TASK. Return the records, each one exactly as written.

<<<<

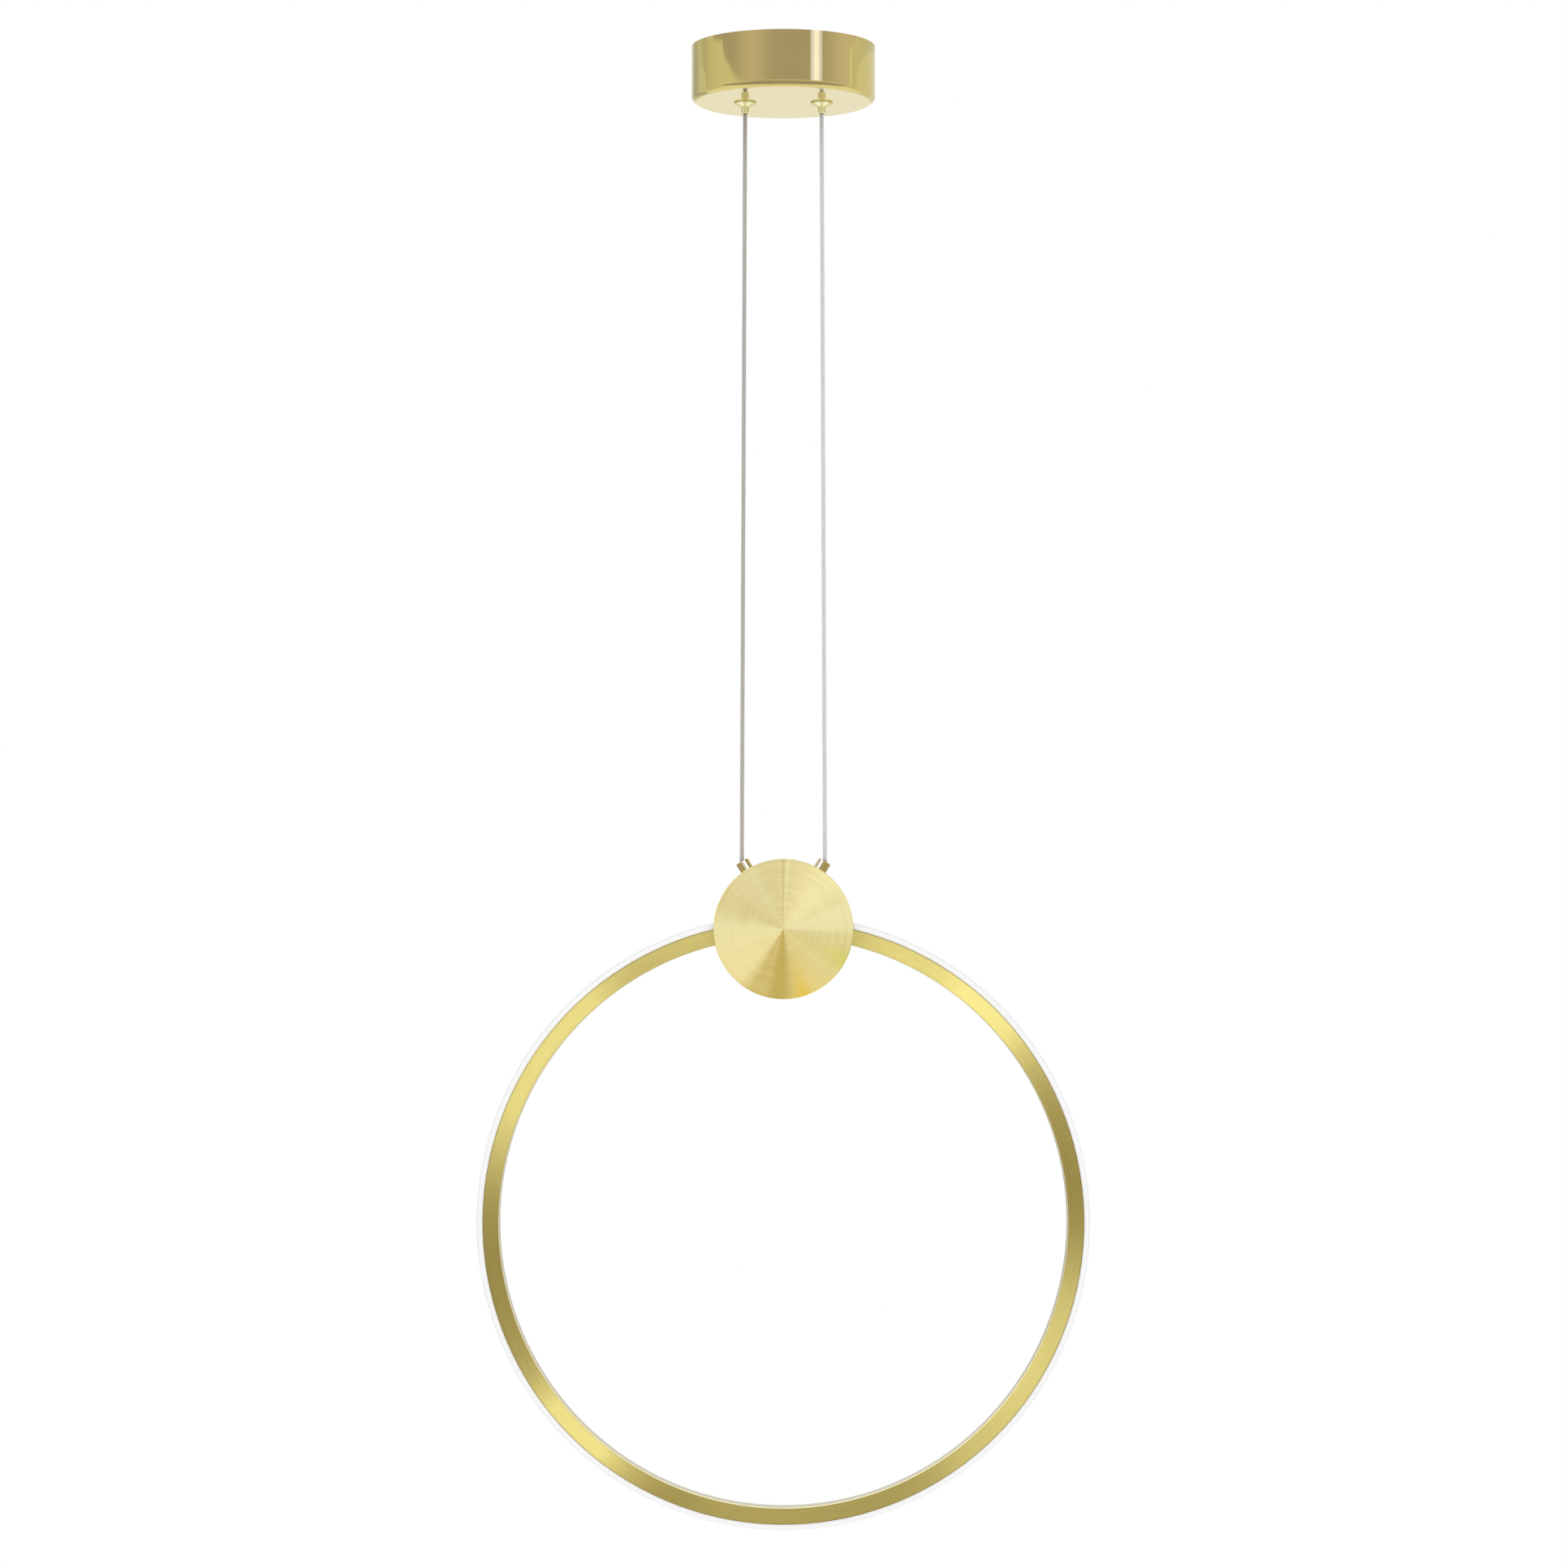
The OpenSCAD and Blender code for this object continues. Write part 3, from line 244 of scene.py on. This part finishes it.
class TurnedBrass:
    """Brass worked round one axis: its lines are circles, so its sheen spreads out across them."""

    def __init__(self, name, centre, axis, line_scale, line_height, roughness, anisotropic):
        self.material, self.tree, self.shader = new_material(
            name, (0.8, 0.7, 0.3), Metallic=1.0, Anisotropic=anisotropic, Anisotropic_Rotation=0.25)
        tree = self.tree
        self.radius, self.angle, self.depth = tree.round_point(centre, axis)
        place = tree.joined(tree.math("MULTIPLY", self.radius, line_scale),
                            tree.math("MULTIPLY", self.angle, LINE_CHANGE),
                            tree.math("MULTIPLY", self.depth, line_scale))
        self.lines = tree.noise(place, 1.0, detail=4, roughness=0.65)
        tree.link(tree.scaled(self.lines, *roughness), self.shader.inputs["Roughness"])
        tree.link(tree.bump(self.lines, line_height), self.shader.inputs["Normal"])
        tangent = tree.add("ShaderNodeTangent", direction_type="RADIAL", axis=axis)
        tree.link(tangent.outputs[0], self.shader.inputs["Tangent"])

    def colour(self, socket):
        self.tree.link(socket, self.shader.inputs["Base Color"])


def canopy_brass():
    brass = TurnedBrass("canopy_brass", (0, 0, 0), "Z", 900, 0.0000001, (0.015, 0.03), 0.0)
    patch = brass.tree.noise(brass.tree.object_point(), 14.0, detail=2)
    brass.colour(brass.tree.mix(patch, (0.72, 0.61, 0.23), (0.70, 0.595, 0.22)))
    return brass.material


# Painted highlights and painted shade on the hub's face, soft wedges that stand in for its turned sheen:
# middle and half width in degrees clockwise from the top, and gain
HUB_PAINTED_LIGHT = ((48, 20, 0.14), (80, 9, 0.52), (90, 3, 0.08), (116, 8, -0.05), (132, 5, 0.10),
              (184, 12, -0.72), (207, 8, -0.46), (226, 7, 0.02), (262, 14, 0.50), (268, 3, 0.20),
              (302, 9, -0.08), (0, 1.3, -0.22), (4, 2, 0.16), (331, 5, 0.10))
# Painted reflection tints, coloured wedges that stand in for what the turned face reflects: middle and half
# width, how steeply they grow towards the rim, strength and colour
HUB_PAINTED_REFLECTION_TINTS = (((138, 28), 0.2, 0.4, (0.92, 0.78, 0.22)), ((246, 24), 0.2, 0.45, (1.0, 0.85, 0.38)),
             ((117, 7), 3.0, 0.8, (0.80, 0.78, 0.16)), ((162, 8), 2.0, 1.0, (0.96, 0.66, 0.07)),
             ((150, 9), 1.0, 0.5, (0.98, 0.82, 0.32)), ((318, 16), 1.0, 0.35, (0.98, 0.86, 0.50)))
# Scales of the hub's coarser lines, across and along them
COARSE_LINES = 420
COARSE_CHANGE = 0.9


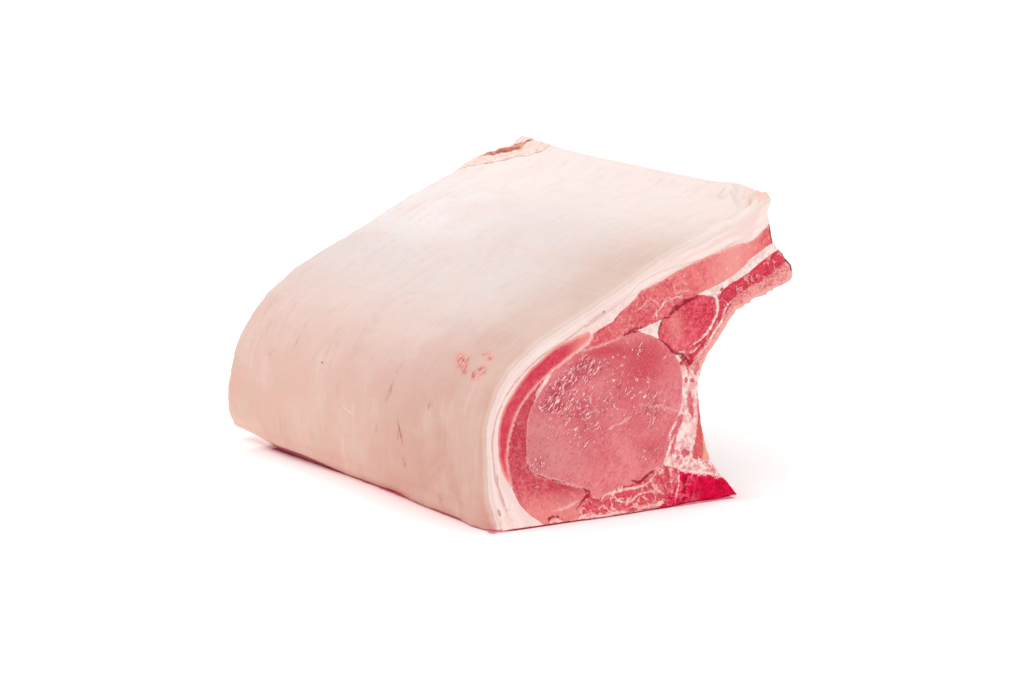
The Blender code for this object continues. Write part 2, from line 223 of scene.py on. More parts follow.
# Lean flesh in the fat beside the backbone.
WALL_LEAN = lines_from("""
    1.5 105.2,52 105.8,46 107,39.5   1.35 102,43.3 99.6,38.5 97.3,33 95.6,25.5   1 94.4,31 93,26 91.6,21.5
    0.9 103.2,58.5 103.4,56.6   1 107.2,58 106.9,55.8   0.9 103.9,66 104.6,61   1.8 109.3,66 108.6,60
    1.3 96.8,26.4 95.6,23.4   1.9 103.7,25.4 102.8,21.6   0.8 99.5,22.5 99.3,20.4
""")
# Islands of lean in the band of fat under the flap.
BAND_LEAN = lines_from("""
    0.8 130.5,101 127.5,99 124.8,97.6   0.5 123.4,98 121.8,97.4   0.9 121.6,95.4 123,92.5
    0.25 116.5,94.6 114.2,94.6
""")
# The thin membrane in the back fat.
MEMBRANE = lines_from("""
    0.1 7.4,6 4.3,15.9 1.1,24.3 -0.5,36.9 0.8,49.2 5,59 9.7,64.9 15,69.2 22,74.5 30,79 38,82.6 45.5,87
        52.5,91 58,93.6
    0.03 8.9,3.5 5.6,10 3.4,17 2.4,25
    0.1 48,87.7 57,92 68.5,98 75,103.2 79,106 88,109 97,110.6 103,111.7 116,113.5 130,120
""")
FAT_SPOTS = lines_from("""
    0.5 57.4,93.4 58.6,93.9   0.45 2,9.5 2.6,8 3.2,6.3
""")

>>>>

EXERCISE ANSWER.
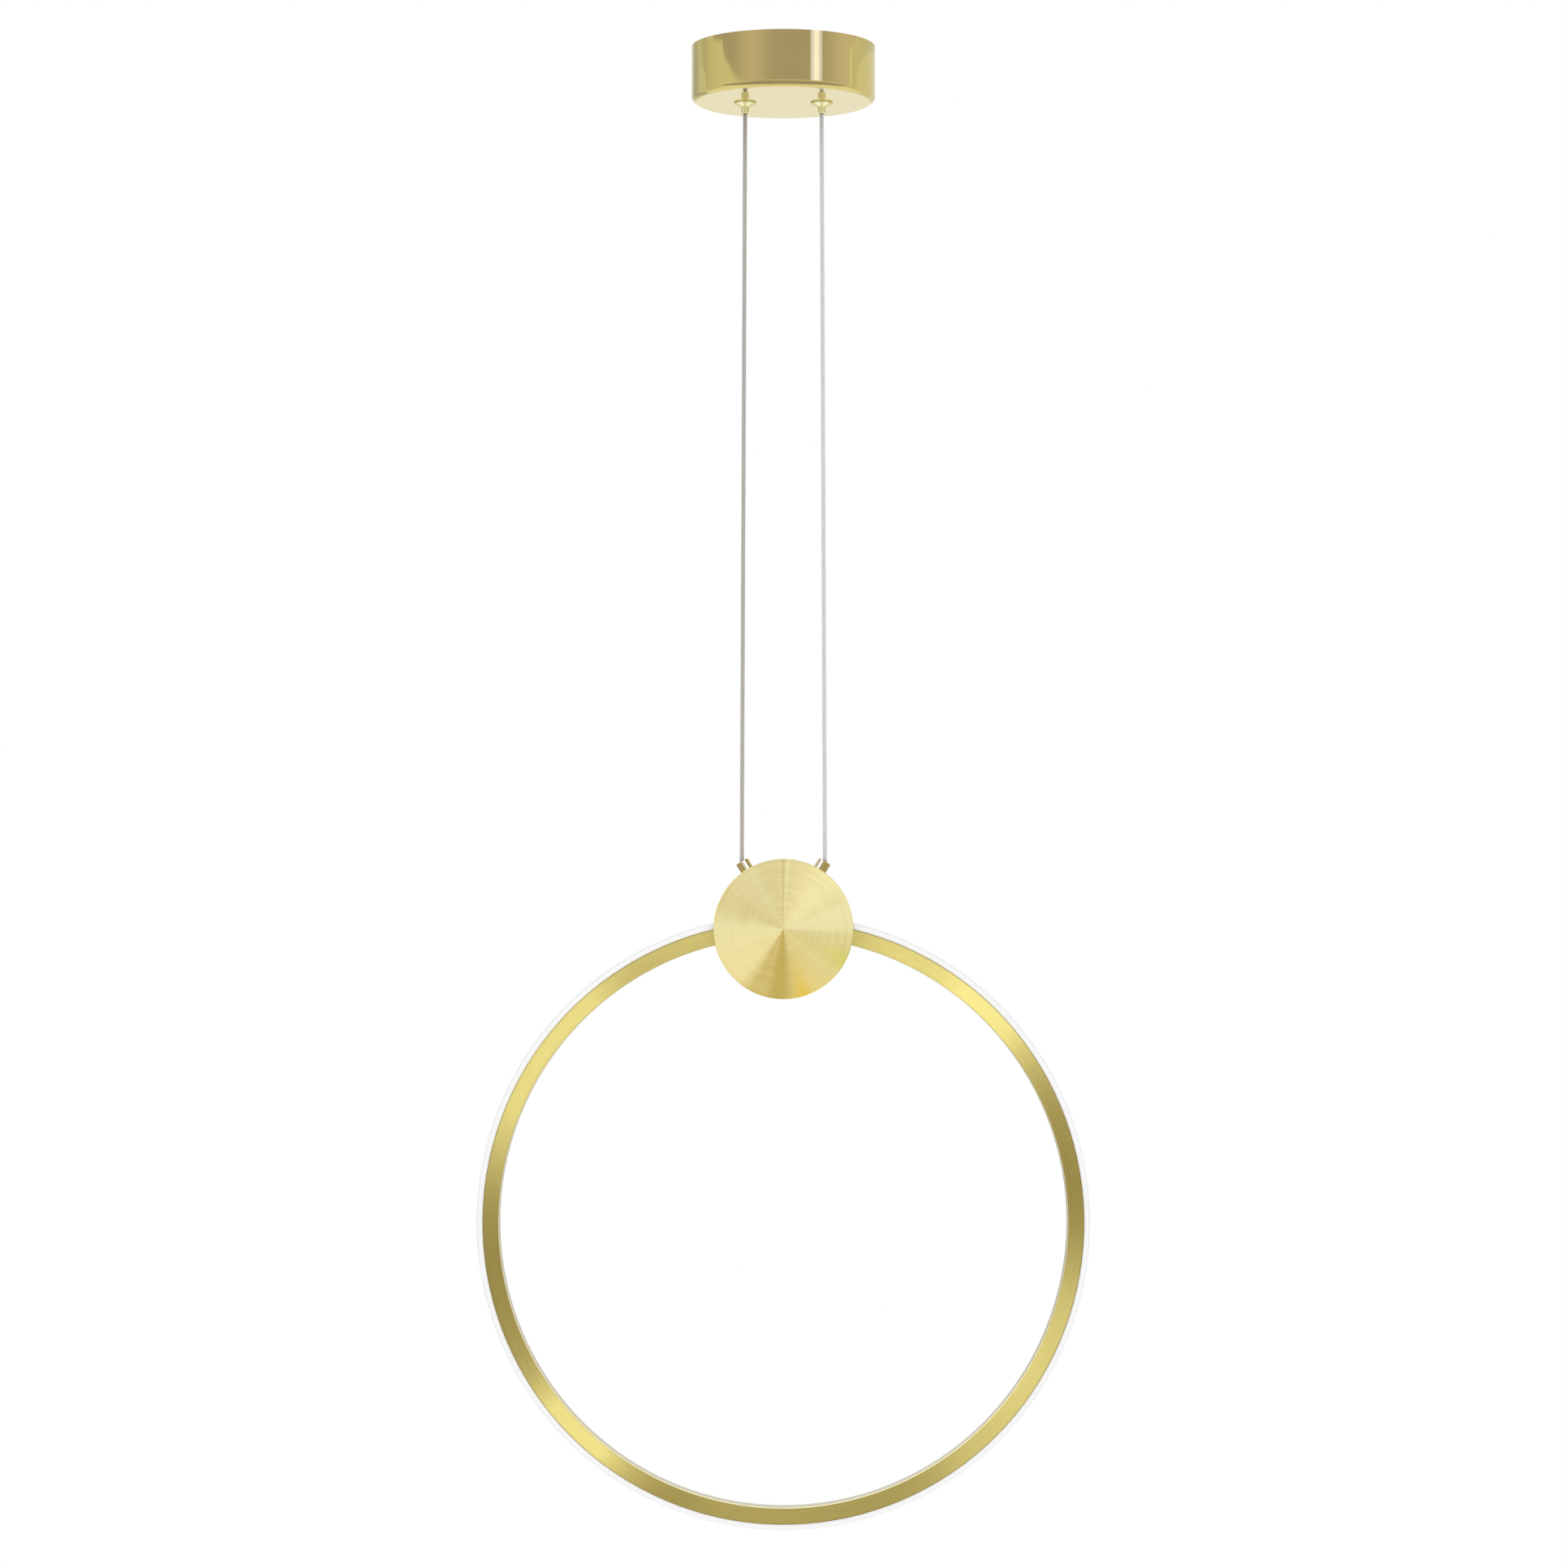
The OpenSCAD and Blender code for this object continues. Write part 3, from line 244 of scene.py on. This part finishes it.
class TurnedBrass:
    """Brass worked round one axis: its lines are circles, so its sheen spreads out across them."""

    def __init__(self, name, centre, axis, line_scale, line_height, roughness, anisotropic):
        self.material, self.tree, self.shader = new_material(
            name, (0.8, 0.7, 0.3), Metallic=1.0, Anisotropic=anisotropic, Anisotropic_Rotation=0.25)
        tree = self.tree
        self.radius, self.angle, self.depth = tree.round_point(centre, axis)
        place = tree.joined(tree.math("MULTIPLY", self.radius, line_scale),
                            tree.math("MULTIPLY", self.angle, LINE_CHANGE),
                            tree.math("MULTIPLY", self.depth, line_scale))
        self.lines = tree.noise(place, 1.0, detail=4, roughness=0.65)
        tree.link(tree.scaled(self.lines, *roughness), self.shader.inputs["Roughness"])
        tree.link(tree.bump(self.lines, line_height), self.shader.inputs["Normal"])
        tangent = tree.add("ShaderNodeTangent", direction_type="RADIAL", axis=axis)
        tree.link(tangent.outputs[0], self.shader.inputs["Tangent"])

    def colour(self, socket):
        self.tree.link(socket, self.shader.inputs["Base Color"])


def canopy_brass():
    brass = TurnedBrass("canopy_brass", (0, 0, 0), "Z", 900, 0.0000001, (0.015, 0.03), 0.0)
    patch = brass.tree.noise(brass.tree.object_point(), 14.0, detail=2)
    brass.colour(brass.tree.mix(patch, (0.72, 0.61, 0.23), (0.70, 0.595, 0.22)))
    return brass.material


# Painted highlights and painted shade on the hub's face, soft wedges that stand in for its turned sheen:
# middle and half width in degrees clockwise from the top, and gain
HUB_PAINTED_LIGHT = ((48, 20, 0.14), (80, 9, 0.52), (90, 3, 0.08), (116, 8, -0.05), (132, 5, 0.10),
              (184, 12, -0.72), (207, 8, -0.46), (226, 7, 0.02), (262, 14, 0.50), (268, 3, 0.20),
              (302, 9, -0.08), (0, 1.3, -0.22), (4, 2, 0.16), (331, 5, 0.10))
# Painted reflection tints, coloured wedges that stand in for what the turned face reflects: middle and half
# width, how steeply they grow towards the rim, strength and colour
HUB_PAINTED_REFLECTION_TINTS = (((138, 28), 0.2, 0.4, (0.92, 0.78, 0.22)), ((246, 24), 0.2, 0.45, (1.0, 0.85, 0.38)),
             ((117, 7), 3.0, 0.8, (0.80, 0.78, 0.16)), ((162, 8), 2.0, 1.0, (0.96, 0.66, 0.07)),
             ((150, 9), 1.0, 0.5, (0.98, 0.82, 0.32)), ((318, 16), 1.0, 0.35, (0.98, 0.86, 0.50)))
# Scales of the hub's coarser lines, across and along them
COARSE_LINES = 420
COARSE_CHANGE = 0.9


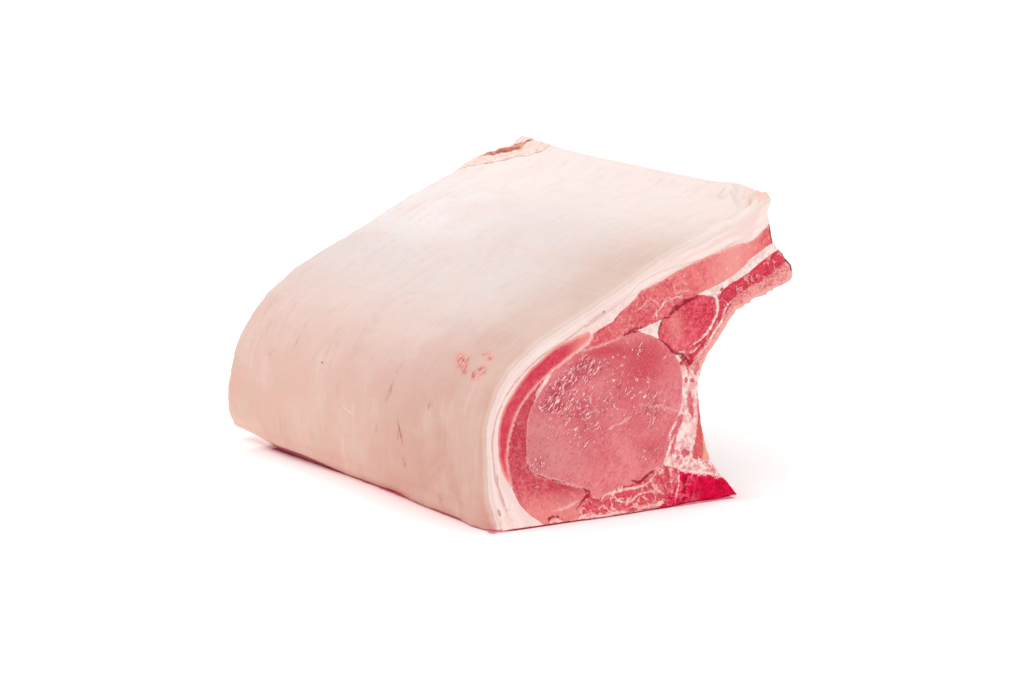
The Blender code for this object continues. Write part 2, from line 223 of scene.py on. More parts follow.
# Lean flesh in the fat beside the backbone.
WALL_LEAN = lines_from("""
    1.5 105.2,52 105.8,46 107,39.5   1.35 102,43.3 99.6,38.5 97.3,33 95.6,25.5   1 94.4,31 93,26 91.6,21.5
    0.9 103.2,58.5 103.4,56.6   1 107.2,58 106.9,55.8   0.9 103.9,66 104.6,61   1.8 109.3,66 108.6,60
    1.3 96.8,26.4 95.6,23.4   1.9 103.7,25.4 102.8,21.6   0.8 99.5,22.5 99.3,20.4
""")
# Islands of lean in the band of fat under the flap.
BAND_LEAN = lines_from("""
    0.8 130.5,101 127.5,99 124.8,97.6   0.5 123.4,98 121.8,97.4   0.9 121.6,95.4 123,92.5
    0.25 116.5,94.6 114.2,94.6
""")
# The thin membrane in the back fat.
MEMBRANE = lines_from("""
    0.1 7.4,6 4.3,15.9 1.1,24.3 -0.5,36.9 0.8,49.2 5,59 9.7,64.9 15,69.2 22,74.5 30,79 38,82.6 45.5,87
        52.5,91 58,93.6
    0.03 8.9,3.5 5.6,10 3.4,17 2.4,25
    0.1 48,87.7 57,92 68.5,98 75,103.2 79,106 88,109 97,110.6 103,111.7 116,113.5 130,120
""")
FAT_SPOTS = lines_from("""
    0.5 57.4,93.4 58.6,93.9   0.45 2,9.5 2.6,8 3.2,6.3
""")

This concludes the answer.